Perseteruan ini yang membuat konflik keduannya memanas hingga Rusia kembali melakukan aksi serang ke fasilitas energi Ukraina.
Trump Ancam Jegal Bisnis Minyak Rusia
Di sisi lain, Presiden AS Donald Trump tampaknya semakin tidak sabar dengan lambatnya perkembangan negosiasi.
Dalam beberapa hari terakhir, Trump mengungkapkan kekecewaannya terhadap Putin dengan mengatakan bahwa ia “sangat marah” atas sikap Rusia dalam pembicaraan damai.
Ia bahkan mengancam akan menjatuhkan sanksi terhadap negara-negara yang membeli minyak Rusia jika Moskow terus menghambat kesepakatan.
Sanksi yang dimaksud yakni pemberlakukan tarif impor 25 persen kepada negara-negara yang membeli minyak mentah Rusia.
Tak sampai disitu, Jika Rusia tidak menunjukkan itikad baik, Trump berencana menerapkan sanksi tambahan yang serupa dengan kebijakan terhadap Venezuela.

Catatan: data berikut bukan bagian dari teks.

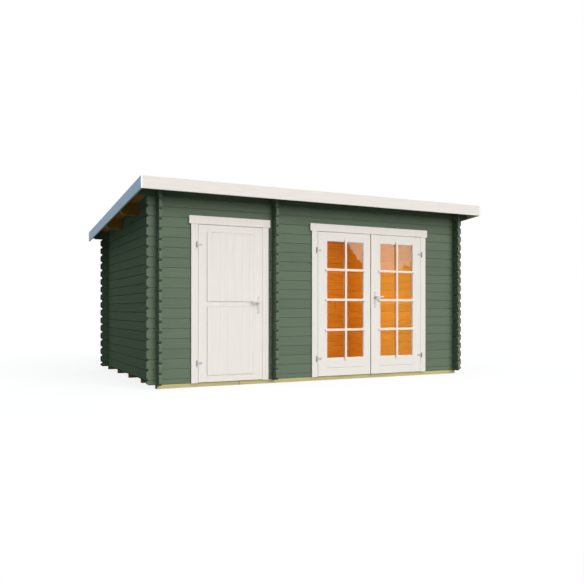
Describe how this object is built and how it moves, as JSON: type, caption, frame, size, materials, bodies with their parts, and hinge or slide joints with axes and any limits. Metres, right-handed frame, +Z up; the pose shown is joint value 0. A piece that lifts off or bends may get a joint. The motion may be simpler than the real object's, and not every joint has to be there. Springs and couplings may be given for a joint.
{
  "type": "garden log cabin",
  "caption": "Garden log cabin with a pent roof: a store behind a boarded single door and a room behind glazed double doors.",
  "frame": {"origin": "centre of the roof's outline in plan, on the ground under the bearers", "axes": "+X to the right along the front, +Y from the front to the back, +Z up"},
  "size_m": [4.682, 3.304, 2.3113],
  "materials": {
    "painted_logs": "satin green timber paint outside",
    "impregnated_pine": "pressure-treated, sawn",
    "bare_pine": "planed, untreated",
    "roof_timber": "brown stain",
    "roofing_felt": "mineral felt",
    "white_joinery": "off-white satin paint",
    "window_glass": "clear float glass",
    "hinge_steel": "zinc-plated",
    "lock_metal": "satin"
  },
  "bodies": {
    "cabin": {"front_wall_left": "painted_logs", "front_wall_middle": "painted_logs", "front_wall_right": "painted_logs", "front_wall_over_doors": "painted_logs", "front_top_log": "painted_logs", "back_wall": "painted_logs", "back_top_log": "painted_logs", "left_wall": "painted_logs", "partition_wall": "painted_logs", "right_wall": "painted_logs", "bearer_1": "impregnated_pine", "bearer_2": "impregnated_pine", "bearer_3": "impregnated_pine", "bearer_4": "impregnated_pine", "bearer_5": "impregnated_pine", "store_floor": "bare_pine", "room_floor": "bare_pine", "front_purlin": "roof_timber", "rear_purlin": "roof_timber", "roof_deck": "roof_timber", "roof_felt": "roofing_felt", "front_fascia": "white_joinery", "back_fascia": "white_joinery", "left_barge_board": "white_joinery", "right_barge_board": "white_joinery", "store_door_frame": "white_joinery", "store_door_casing": "white_joinery", "room_door_frame": "white_joinery", "room_door_casing": "white_joinery", "store_hinge_pins": "hinge_steel", "room_hinge_pins": "hinge_steel"},
    "store_door": {"store_door_leaf": "white_joinery", "store_door_panels": "white_joinery", "store_hinge_wings": "hinge_steel", "store_lock_plates": "lock_metal"},
    "store_lever": {"store_lever": "lock_metal"},
    "left_leaf": {"left_leaf": "white_joinery", "left_leaf_glass": "window_glass", "left_hinge_wings": "hinge_steel"},
    "right_leaf": {"right_leaf": "white_joinery", "right_leaf_glass": "window_glass", "cover_strip": "white_joinery", "right_hinge_wings": "hinge_steel", "room_lock_plates": "lock_metal"},
    "room_lever": {"room_lever": "lock_metal"}
  },
  "joints": [
    {"name": "store_door_hinge", "type": "hinge", "parent": "cabin", "child": "store_door", "pos_m": [-1.643, -1.422, 0], "axis": [0, 0, -1], "range_deg": [0, 110]},
    {"name": "left_leaf_hinge", "type": "hinge", "parent": "cabin", "child": "left_leaf", "pos_m": [-0.089, -1.422, 0], "axis": [0, 0, -1], "range_deg": [0, 110]},
    {"name": "right_leaf_hinge", "type": "hinge", "parent": "cabin", "child": "right_leaf", "pos_m": [1.518, -1.422, 0], "axis": [0, 0, 1], "range_deg": [0, 110]},
    {"name": "store_lever_turn", "type": "hinge", "parent": "store_door", "child": "store_lever", "pos_m": [-0.876, -1.422, 0.978], "axis": [0, -1, 0], "range_deg": [0, 40], "stiffness_Nm_per_rad": 2, "springref_deg": -20.05},
    {"name": "room_lever_turn", "type": "hinge", "parent": "right_leaf", "child": "room_lever", "pos_m": [0.775, -1.422, 1.052], "axis": [0, 1, 0], "range_deg": [0, 40], "stiffness_Nm_per_rad": 2, "springref_deg": -20.05}
  ]
}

Dia menyatakan tindakan keras terhadap ekspor minyak Venezuela berhasil mengisolasi negara tersebut secara ekonomi.
“Jika Rusia dan saya tidak dapat membuat kesepakatan untuk menghentikan pertumpahan darah di Ukraina, dan jika saya pikir itu adalah kesalahan Rusia, saya akan mengenakan tarif sekunder pada minyak, pada semua minyak yang keluar dari Rusia,” kata Trump.
“Itu berarti, jika Anda membeli minyak dari Rusia, Anda tidak dapat berbisnis di Amerika Serikat. Akan ada tarif 25 persen untuk semua minyak, tarif 25-50 persen untuk semua minyak,” tambahnya.